Exercise requirements:
Write out the whole listing exactly as it stands.

Dataset section:
------------------------
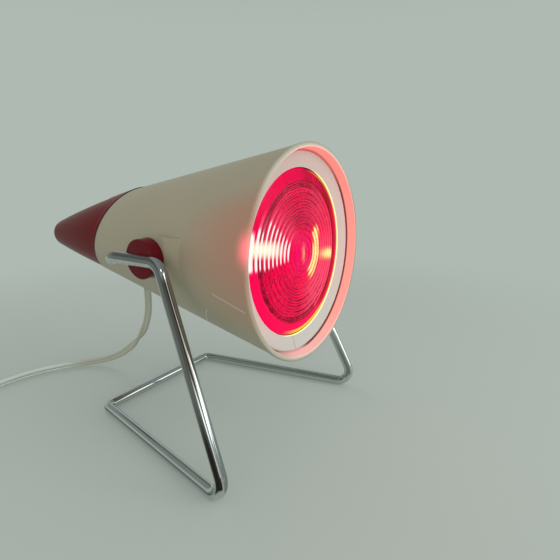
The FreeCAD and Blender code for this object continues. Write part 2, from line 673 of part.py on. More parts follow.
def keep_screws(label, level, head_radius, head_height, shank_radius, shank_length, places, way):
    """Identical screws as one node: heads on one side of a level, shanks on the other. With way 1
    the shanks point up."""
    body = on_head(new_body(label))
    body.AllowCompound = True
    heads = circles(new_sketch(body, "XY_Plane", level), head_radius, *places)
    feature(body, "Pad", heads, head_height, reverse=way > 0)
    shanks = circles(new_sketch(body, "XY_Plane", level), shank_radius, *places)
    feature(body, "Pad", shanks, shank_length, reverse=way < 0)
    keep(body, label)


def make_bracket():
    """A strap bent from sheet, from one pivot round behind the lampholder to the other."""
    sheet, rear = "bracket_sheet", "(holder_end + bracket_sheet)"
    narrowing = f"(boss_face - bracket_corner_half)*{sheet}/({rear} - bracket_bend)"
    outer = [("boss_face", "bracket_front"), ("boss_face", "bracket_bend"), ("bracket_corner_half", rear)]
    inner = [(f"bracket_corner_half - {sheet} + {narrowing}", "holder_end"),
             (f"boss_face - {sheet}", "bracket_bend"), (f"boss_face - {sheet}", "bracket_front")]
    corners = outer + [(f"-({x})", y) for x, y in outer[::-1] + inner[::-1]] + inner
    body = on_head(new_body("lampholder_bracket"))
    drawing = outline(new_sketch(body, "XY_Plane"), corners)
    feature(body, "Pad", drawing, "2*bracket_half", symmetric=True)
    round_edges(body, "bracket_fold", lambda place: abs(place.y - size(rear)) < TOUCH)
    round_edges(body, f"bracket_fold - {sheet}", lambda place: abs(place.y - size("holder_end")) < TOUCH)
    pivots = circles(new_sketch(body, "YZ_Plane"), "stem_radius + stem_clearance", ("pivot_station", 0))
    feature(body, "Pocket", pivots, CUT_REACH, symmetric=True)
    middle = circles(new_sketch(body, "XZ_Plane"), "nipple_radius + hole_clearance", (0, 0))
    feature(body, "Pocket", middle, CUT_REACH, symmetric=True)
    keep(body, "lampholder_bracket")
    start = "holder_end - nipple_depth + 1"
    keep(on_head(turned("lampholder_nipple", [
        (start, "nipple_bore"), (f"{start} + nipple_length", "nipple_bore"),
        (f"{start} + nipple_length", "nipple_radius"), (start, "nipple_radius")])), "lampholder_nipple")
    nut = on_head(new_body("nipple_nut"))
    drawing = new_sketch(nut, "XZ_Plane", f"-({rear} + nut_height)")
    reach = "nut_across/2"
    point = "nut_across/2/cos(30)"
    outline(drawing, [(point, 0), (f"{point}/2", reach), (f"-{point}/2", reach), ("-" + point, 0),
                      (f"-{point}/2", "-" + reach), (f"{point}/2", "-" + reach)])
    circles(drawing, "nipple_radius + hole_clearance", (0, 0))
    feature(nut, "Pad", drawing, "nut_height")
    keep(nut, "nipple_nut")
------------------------
Response to the task:
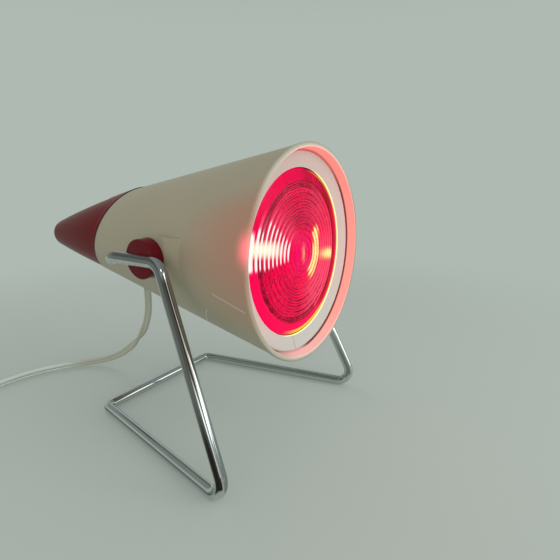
The FreeCAD and Blender code for this object continues. Write part 2, from line 673 of part.py on. More parts follow.
def keep_screws(label, level, head_radius, head_height, shank_radius, shank_length, places, way):
    """Identical screws as one node: heads on one side of a level, shanks on the other. With way 1
    the shanks point up."""
    body = on_head(new_body(label))
    body.AllowCompound = True
    heads = circles(new_sketch(body, "XY_Plane", level), head_radius, *places)
    feature(body, "Pad", heads, head_height, reverse=way > 0)
    shanks = circles(new_sketch(body, "XY_Plane", level), shank_radius, *places)
    feature(body, "Pad", shanks, shank_length, reverse=way < 0)
    keep(body, label)


def make_bracket():
    """A strap bent from sheet, from one pivot round behind the lampholder to the other."""
    sheet, rear = "bracket_sheet", "(holder_end + bracket_sheet)"
    narrowing = f"(boss_face - bracket_corner_half)*{sheet}/({rear} - bracket_bend)"
    outer = [("boss_face", "bracket_front"), ("boss_face", "bracket_bend"), ("bracket_corner_half", rear)]
    inner = [(f"bracket_corner_half - {sheet} + {narrowing}", "holder_end"),
             (f"boss_face - {sheet}", "bracket_bend"), (f"boss_face - {sheet}", "bracket_front")]
    corners = outer + [(f"-({x})", y) for x, y in outer[::-1] + inner[::-1]] + inner
    body = on_head(new_body("lampholder_bracket"))
    drawing = outline(new_sketch(body, "XY_Plane"), corners)
    feature(body, "Pad", drawing, "2*bracket_half", symmetric=True)
    round_edges(body, "bracket_fold", lambda place: abs(place.y - size(rear)) < TOUCH)
    round_edges(body, f"bracket_fold - {sheet}", lambda place: abs(place.y - size("holder_end")) < TOUCH)
    pivots = circles(new_sketch(body, "YZ_Plane"), "stem_radius + stem_clearance", ("pivot_station", 0))
    feature(body, "Pocket", pivots, CUT_REACH, symmetric=True)
    middle = circles(new_sketch(body, "XZ_Plane"), "nipple_radius + hole_clearance", (0, 0))
    feature(body, "Pocket", middle, CUT_REACH, symmetric=True)
    keep(body, "lampholder_bracket")
    start = "holder_end - nipple_depth + 1"
    keep(on_head(turned("lampholder_nipple", [
        (start, "nipple_bore"), (f"{start} + nipple_length", "nipple_bore"),
        (f"{start} + nipple_length", "nipple_radius"), (start, "nipple_radius")])), "lampholder_nipple")
    nut = on_head(new_body("nipple_nut"))
    drawing = new_sketch(nut, "XZ_Plane", f"-({rear} + nut_height)")
    reach = "nut_across/2"
    point = "nut_across/2/cos(30)"
    outline(drawing, [(point, 0), (f"{point}/2", reach), (f"-{point}/2", reach), ("-" + point, 0),
                      (f"-{point}/2", "-" + reach), (f"{point}/2", "-" + reach)])
    circles(drawing, "nipple_radius + hole_clearance", (0, 0))
    feature(nut, "Pad", drawing, "nut_height")
    keep(nut, "nipple_nut")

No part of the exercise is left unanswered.